Multinational pharmaceutical companies are increasingly choosing Algeria as a base for their regional headquarters, despite the complexities of the local market. The representatives of Lilly, bioMérieux and Abbott in Algeria tell us why.

As geographically the largest country in Africa, Algeria stands out, as does its universal healthcare system which bears the bureaucratic legacy of its French colonial past. Furthermore, prohibitive joint venture rules, frequent state interference and market unpredictability can make investing in Algeria seem like a risky decision.

“Algeria has traditionally not always been considered the obvious location for situating a regional office, but though a multitude of administrative and logistical hurdles remain, the logic for doing so is becoming ever-more apparent,” explains Doria Oughlis, Lilly’s general manager for North West Africa.

As soon as you start to factor in the rapid population growth and the epidemiological shift, then the envelope of opportunity to get involved with this market is immense.

Doria Oughlis, Lilly

“Firstly, the market is growing at a frenetic pace, which is certainly not the case in either Morocco or Tunisia or even much of Europe for that matter. As soon as you start to factor in the rapid population growth and the epidemiological shift, then the envelope of opportunity to get involved with this market is immense. Moreover, Algeria is also very much an outlier within its region when it comes to the willingness on the part of the state to engage in public-private partnerships. The hard-nosed fact is that we don’t have public-private partnerships (PPPs) on issues like patient and practitioner education in the other North West Africa cluster states and it is testament to the vision of the Algerian Ministry of Health that we are able to roll out such programs here,” she continues.

“Making Algeria the sub-regional hub has its advantages and disadvantages. Traditionally, many MNCs have regarded the comparatively open and liberalized economies of Tunisia and Morocco as more welcoming to foreign investment and more aligned with international norms so have preferred to place their headquarters there. However, we saw things rather differently,” recounts bioMérieux’s area business manager for the Maghreb, Nadia Oka-Bousbia. “The sheer size of the Algerian market, the volume of entrepreneurial opportunities and maturity of the public health system all render it strategically and commercially interesting and present a pretty compelling business case.”

Abbott’s Francophone Africa Cluster head, Mohamed Benali Khoudja has come to the same conclusion. “From a business standpoint, it’s a no brainer to build the greatest presence in the largest market, which, for us, is Algeria by quite some way. The country today represents some 45 percent of our French African market sales alone with a turnover surpassing 35 million and is the uncontested mega-market in the region: not only in terms of size, but also in terms of strategic relevance as the interface between north and south.”

Then there is also the argument that Algeria requires a more embedded presence precisely because of the intricacies and complexities of this mammoth, but technically difficult marketplace. “We calculate that our stronger presence on the ground here in Algeria generates greater added value.

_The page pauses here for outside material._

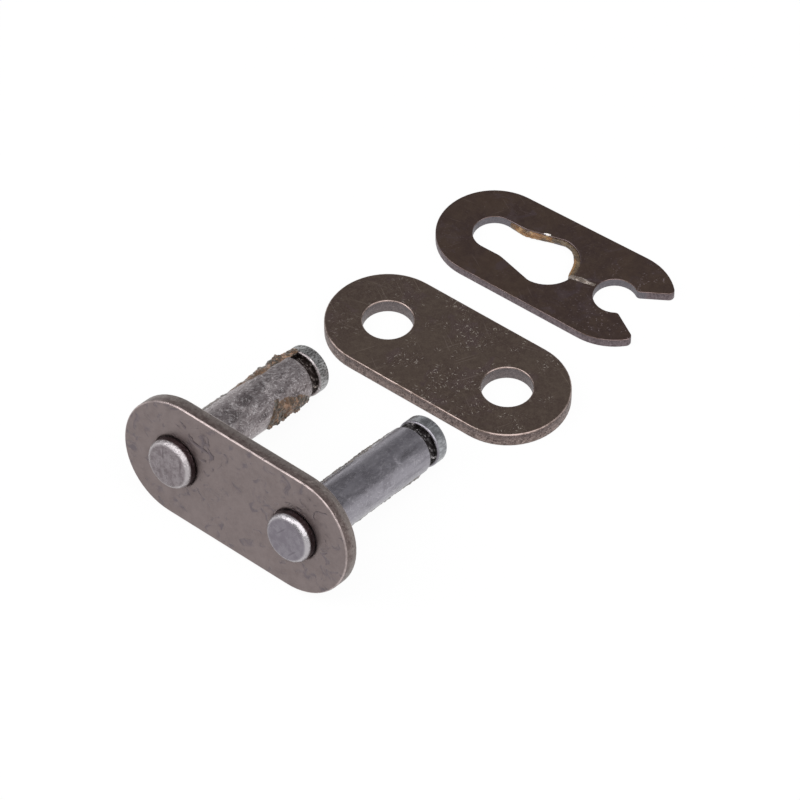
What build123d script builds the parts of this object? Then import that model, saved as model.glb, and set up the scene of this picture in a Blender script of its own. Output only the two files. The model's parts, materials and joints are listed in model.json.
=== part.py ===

This is not the sort of place where you can direct things remotely from afar. It is essential to be physically present to fully understand the local dynamics and engage with right people. Because this is a complicated market it, quite naturally, requires extra attention. For example, Algerian market access issues take up approximately 75 percent of the entire regulatory affairs workload of bioMérieux North Africa, therefore it is logical to want to base the area’s regulatory affairs resources in Algiers rather than in Tunis or Casablanca,” reasons Oka-Bousbia.